• **Exercise objective**:
Search the material below for the string "FreeCAD" and extract each line that has it.

• **Source data**:
------------------------------

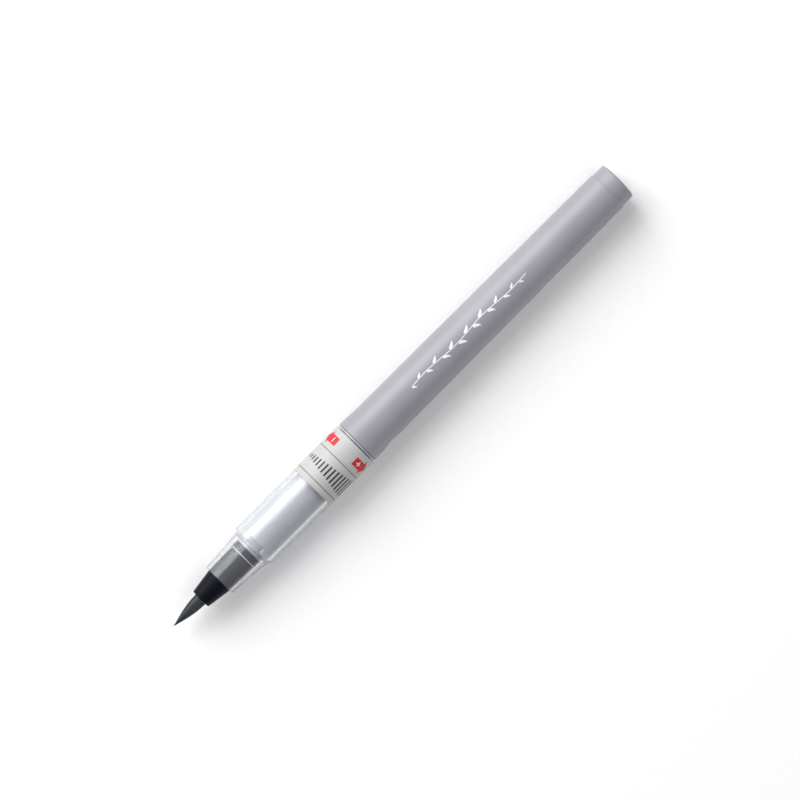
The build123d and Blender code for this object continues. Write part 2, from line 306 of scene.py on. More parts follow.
def see_through(name, tint, scatter, roughness, index, shadow_tint, **plain):
    """A transparent plastic that lets lamp light through to what is behind it."""
    material, tree, shader = new_material(name)
    grain = use_group(tree, MOULD_GRAIN, Grain_Scale=2500.0, Flow_Scale=90.0)
    handled = use_group(tree, HANDLING, Smudge_Scale=220.0)
    shade = blend_colours(tree, grain.outputs["Flow"], tint, tuple(0.97 * part for part in tint[:3]) + (1.0,))
    tree.links.new(shade, shader.inputs["Base Color"])
    rough = math(tree, "MULTIPLY_ADD", handled.outputs["Smudge"], 0.03, roughness)
    rough = math(tree, "MULTIPLY_ADD", handled.outputs["Scratch"], 0.03, rough)
    tree.links.new(rough, shader.inputs["Roughness"])
    height = math(tree, "MULTIPLY_ADD", grain.outputs["Flow"], 2.0, math(tree, "MULTIPLY", grain.outputs["Grain"], 0.1))
    bump = add(tree, "ShaderNodeBump", {"Height": height, "Strength": 0.3, "Distance": 0.000004})
    tree.links.new(bump.outputs[0], shader.inputs["Normal"])
    set_plain(shader, Transmission_Weight=1.0 - scatter, IOR=index, **plain)
    clear = add(tree, "ShaderNodeBsdfTransparent", {"Color": shadow_tint})
    path = add(tree, "ShaderNodeLightPath")
    values = {0: path.outputs["Is Shadow Ray"], 1: shader.outputs[0], 2: clear.outputs[0]}
    mix = add(tree, "ShaderNodeMixShader", values)
    tree.links.new(mix.outputs[0], tree.nodes["Material Output"].inputs["Surface"])
    return material


clear_plastic = see_through("clear_plastic", colour(0.8, 0.81, 0.84), 0.05, 0.05, 1.46, colour(0.88, 0.885, 0.9))
frosted_plastic = see_through(
    "frosted_plastic",
    colour(0.7, 0.705, 0.71),
    0.7,
    0.4,
    1.4,
    colour(0.6, 0.61, 0.62),
    Subsurface_Weight=1.0,
    Subsurface_Radius=(1.0, 1.0, 1.0),
    Subsurface_Scale=0.005,
    Specular_IOR_Level=0.2,
)
film_plastic = see_through("film_plastic", colour(0.95, 0.96, 0.97), 0.15, 0.2, 1.45, colour(0.85, 0.86, 0.87))

# %% [markdown]
# ## Fibre, steel and the printed film
# The wick and the reservoir are bundles of fibre soaked in black ink: streaks along the pen, rough, nearly black. The
# drive pins are ground steel, with fine marks round them. The label is a film with a silver-grey print, whose fine
# flake makes the tone sparkle slightly.

# %% Fibre, steel and film


def streaked(name, dark, light, roughness, stretch, scale, height_m, **plain):
    """A material with streaks: stretch is how much the pattern is drawn out along X, Y and Z."""
    material, tree, shader = new_material(name)
    place = add(tree, "ShaderNodeTexCoord").outputs["Object"]
    drawn = add(tree, "ShaderNodeMapping", {"Vector": place, "Scale": stretch}).outputs[0]
    streak = add(tree, "ShaderNodeTexNoise", {"Vector": drawn, "Scale": scale, "Detail": 3.0}).outputs["Fac"]
    tone = spread(tree, streak, 0.3, 0.7, 0.0, 1.0)
    tree.links.new(blend_colours(tree, tone, dark, light), shader.inputs["Base Color"])
    tree.links.new(math(tree, "MULTIPLY_ADD", tone, 0.12, roughness), shader.inputs["Roughness"])
    bump = add(tree, "ShaderNodeBump", {"Height": tone, "Strength": 0.6, "Distance": height_m})
    tree.links.new(bump.outputs[0], shader.inputs["Normal"])
    set_plain(shader, **plain)
    return material


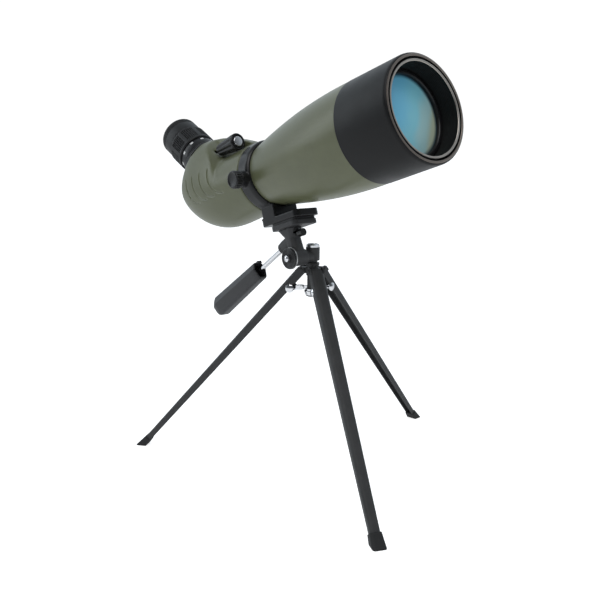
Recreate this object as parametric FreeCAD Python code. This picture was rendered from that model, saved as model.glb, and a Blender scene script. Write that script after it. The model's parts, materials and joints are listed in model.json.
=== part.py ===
"""Angled spotting scope on a folding table tripod.

The model is built about the pan axis: +X is the scope's heading, +Y its left side, +Z up.
At the end everything moves so that the origin is the bottom centre of the whole object's box.

Four working frames are used, and each sub-part says which one it is drawn in:
- stand frame: the pan axis is Z and the table is Z = 0
- tilt frame: the origin is on the tilt axis and X runs along the platform
- tube frame: X is minus the distance behind the hood's front rim, Z is above the optical axis
- eyepiece frame: Z runs from the housing's sloped seat towards the eye
"""
import FreeCAD, Part
import math
import os

Vec = FreeCAD.Vector
Rot = FreeCAD.Rotation
Place = FreeCAD.Placement

# ---- driving dimensions (mm, degrees) ----
RUN = 0.05                 # radial clearance of a running fit

# tripod
LEG_AZIMUTHS = (-24.0, 96.0, 216.0)
LEG_SPLAY = 41.1           # angle from vertical, legs open
LEG_PIVOT_R = 10.4
LEG_PIVOT_Z = 194.2
LEG_LENGTH = 257.8
LEG_TOP_WIDTH = 13.8
LEG_FOOT_WIDTH = 9.2
LEG_TOP_DEPTH = 8.2
LEG_FOOT_DEPTH = 5.6
LEG_WALL = 1.2
LEG_INNER_EDGE = 4.0       # from the pivot line to the open edges of the channel
EAR_R = 4.0
HINGE_PIN_R = 1.5
CAP_HEIGHT = 11.5
CAP_WIDTH = 13.6
CAP_DEPTH = 8.0
HUB_TOP_Z = 201.0
HUB_R = 6.6
HUB_CORE_R = 6.0
HUB_CORE_Z = 189.0
LUG_R = 2.8                # hinge lugs of the hub
COLUMN_R = 5.0
COLUMN_Z = 168.9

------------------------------

• **Finished task**:
Recreate this object as parametric FreeCAD Python code. This picture was rendered from that model, saved as model.glb, and a Blender scene script. Write that script after it. The model's parts, materials and joints are listed in model.json.
import FreeCAD, Part
Vec = FreeCAD.Vector
Rot = FreeCAD.Rotation
Place = FreeCAD.Placement